» **Dataset content**
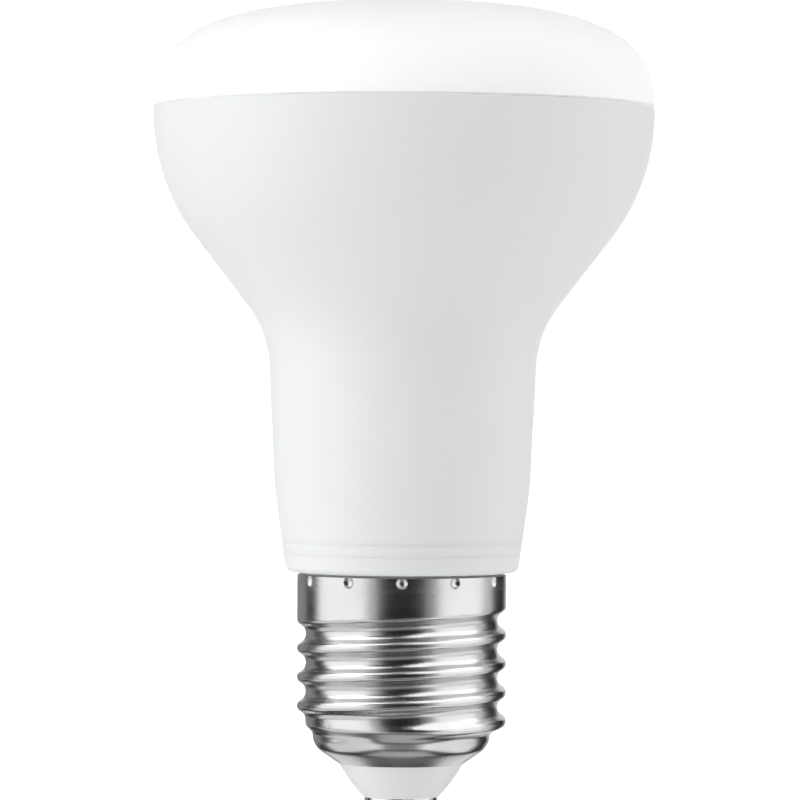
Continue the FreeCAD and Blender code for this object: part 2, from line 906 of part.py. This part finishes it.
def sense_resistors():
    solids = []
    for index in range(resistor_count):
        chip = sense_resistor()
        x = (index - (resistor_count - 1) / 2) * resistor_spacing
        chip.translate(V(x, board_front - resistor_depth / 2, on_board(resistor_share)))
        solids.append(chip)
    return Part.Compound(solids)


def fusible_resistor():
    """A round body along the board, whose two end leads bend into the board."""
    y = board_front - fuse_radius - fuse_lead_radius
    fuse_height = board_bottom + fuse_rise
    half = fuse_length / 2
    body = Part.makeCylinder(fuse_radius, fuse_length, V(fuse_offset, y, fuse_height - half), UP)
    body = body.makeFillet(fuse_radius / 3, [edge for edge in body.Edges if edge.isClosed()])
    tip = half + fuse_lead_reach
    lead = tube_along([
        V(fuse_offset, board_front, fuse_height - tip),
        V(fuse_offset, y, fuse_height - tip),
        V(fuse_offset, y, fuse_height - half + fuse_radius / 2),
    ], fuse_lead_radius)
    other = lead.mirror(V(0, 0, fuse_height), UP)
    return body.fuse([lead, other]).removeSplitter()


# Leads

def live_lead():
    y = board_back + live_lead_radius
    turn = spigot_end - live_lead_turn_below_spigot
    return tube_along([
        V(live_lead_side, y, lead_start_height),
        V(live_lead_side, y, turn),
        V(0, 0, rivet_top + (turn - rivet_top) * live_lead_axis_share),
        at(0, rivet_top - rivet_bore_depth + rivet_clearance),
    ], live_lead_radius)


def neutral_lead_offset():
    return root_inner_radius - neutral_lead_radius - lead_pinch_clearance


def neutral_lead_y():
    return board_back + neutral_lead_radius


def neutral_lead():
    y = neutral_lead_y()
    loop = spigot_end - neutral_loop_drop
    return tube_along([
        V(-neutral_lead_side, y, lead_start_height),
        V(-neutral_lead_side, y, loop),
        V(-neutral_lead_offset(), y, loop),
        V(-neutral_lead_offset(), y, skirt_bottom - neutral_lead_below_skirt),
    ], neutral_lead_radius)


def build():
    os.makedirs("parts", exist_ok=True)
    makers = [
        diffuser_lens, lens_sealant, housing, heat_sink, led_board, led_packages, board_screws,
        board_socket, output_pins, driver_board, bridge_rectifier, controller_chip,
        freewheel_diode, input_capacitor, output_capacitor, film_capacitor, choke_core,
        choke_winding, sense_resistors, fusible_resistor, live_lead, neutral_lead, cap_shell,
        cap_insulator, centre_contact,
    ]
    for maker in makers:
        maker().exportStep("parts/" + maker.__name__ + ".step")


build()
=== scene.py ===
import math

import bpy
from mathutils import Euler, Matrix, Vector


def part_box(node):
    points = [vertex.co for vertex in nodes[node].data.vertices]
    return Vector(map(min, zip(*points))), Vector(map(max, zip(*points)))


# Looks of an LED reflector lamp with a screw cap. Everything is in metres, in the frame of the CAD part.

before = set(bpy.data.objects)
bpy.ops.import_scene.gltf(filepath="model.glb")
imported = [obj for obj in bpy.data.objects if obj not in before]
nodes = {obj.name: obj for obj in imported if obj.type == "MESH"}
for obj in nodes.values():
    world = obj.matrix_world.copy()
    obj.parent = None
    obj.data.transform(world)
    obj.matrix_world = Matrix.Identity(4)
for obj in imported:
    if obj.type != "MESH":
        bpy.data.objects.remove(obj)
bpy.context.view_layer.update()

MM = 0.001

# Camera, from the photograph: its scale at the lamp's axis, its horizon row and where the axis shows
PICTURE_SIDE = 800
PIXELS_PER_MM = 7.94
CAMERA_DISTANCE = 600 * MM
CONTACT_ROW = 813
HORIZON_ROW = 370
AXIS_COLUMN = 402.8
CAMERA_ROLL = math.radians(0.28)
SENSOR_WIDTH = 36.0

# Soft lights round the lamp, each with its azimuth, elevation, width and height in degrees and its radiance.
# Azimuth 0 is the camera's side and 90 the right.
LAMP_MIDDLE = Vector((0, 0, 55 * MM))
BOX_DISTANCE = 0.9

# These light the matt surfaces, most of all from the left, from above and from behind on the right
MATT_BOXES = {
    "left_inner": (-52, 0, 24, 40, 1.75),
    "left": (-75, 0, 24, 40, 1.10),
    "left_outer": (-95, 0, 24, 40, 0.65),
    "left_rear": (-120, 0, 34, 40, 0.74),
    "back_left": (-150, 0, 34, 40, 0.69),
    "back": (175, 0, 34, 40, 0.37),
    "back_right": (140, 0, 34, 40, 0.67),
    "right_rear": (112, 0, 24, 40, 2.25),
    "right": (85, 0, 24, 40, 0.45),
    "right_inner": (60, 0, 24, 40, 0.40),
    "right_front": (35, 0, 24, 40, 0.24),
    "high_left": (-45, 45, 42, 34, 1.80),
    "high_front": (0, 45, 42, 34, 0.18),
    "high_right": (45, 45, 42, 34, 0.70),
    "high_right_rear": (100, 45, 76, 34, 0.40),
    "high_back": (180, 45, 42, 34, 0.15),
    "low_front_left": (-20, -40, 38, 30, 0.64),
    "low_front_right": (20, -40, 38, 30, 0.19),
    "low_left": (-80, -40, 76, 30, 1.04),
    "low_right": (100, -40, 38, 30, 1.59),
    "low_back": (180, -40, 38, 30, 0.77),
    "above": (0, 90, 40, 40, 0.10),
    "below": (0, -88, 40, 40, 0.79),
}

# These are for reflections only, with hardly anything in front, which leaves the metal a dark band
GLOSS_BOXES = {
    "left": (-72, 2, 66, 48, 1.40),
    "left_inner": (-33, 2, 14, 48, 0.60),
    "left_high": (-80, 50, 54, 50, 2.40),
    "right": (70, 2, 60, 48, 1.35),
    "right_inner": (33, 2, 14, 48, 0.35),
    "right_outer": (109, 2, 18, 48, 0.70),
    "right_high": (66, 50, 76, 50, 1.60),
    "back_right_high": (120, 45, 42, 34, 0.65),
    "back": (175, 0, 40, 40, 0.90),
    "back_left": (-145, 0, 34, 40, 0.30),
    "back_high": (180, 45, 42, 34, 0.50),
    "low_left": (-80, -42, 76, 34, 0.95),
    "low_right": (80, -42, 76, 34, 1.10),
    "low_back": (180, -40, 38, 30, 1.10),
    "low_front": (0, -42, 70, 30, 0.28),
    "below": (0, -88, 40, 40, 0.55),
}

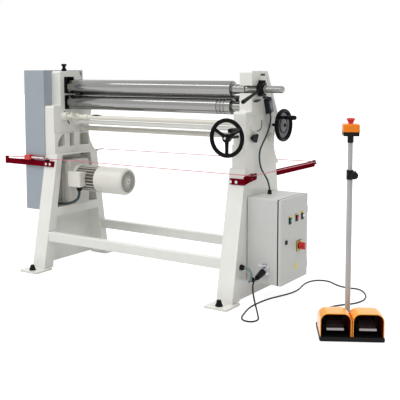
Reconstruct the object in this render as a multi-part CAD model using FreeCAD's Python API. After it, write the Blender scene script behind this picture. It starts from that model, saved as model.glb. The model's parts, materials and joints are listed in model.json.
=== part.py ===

» **Work required**
The lines to transcribe begin at the line with "loop = spigot_end - neutral_loop_drop" and end at the line with "obj.parent = None"; copy them exactly, both ends included.

» **Result below**
    loop = spigot_end - neutral_loop_drop
    return tube_along([
        V(-neutral_lead_side, y, lead_start_height),
        V(-neutral_lead_side, y, loop),
        V(-neutral_lead_offset(), y, loop),
        V(-neutral_lead_offset(), y, skirt_bottom - neutral_lead_below_skirt),
    ], neutral_lead_radius)


def build():
    os.makedirs("parts", exist_ok=True)
    makers = [
        diffuser_lens, lens_sealant, housing, heat_sink, led_board, led_packages, board_screws,
        board_socket, output_pins, driver_board, bridge_rectifier, controller_chip,
        freewheel_diode, input_capacitor, output_capacitor, film_capacitor, choke_core,
        choke_winding, sense_resistors, fusible_resistor, live_lead, neutral_lead, cap_shell,
        cap_insulator, centre_contact,
    ]
    for maker in makers:
        maker().exportStep("parts/" + maker.__name__ + ".step")


build()
=== scene.py ===
import math

import bpy
from mathutils import Euler, Matrix, Vector


def part_box(node):
    points = [vertex.co for vertex in nodes[node].data.vertices]
    return Vector(map(min, zip(*points))), Vector(map(max, zip(*points)))


# Looks of an LED reflector lamp with a screw cap. Everything is in metres, in the frame of the CAD part.

before = set(bpy.data.objects)
bpy.ops.import_scene.gltf(filepath="model.glb")
imported = [obj for obj in bpy.data.objects if obj not in before]
nodes = {obj.name: obj for obj in imported if obj.type == "MESH"}
for obj in nodes.values():
    world = obj.matrix_world.copy()
    obj.parent = None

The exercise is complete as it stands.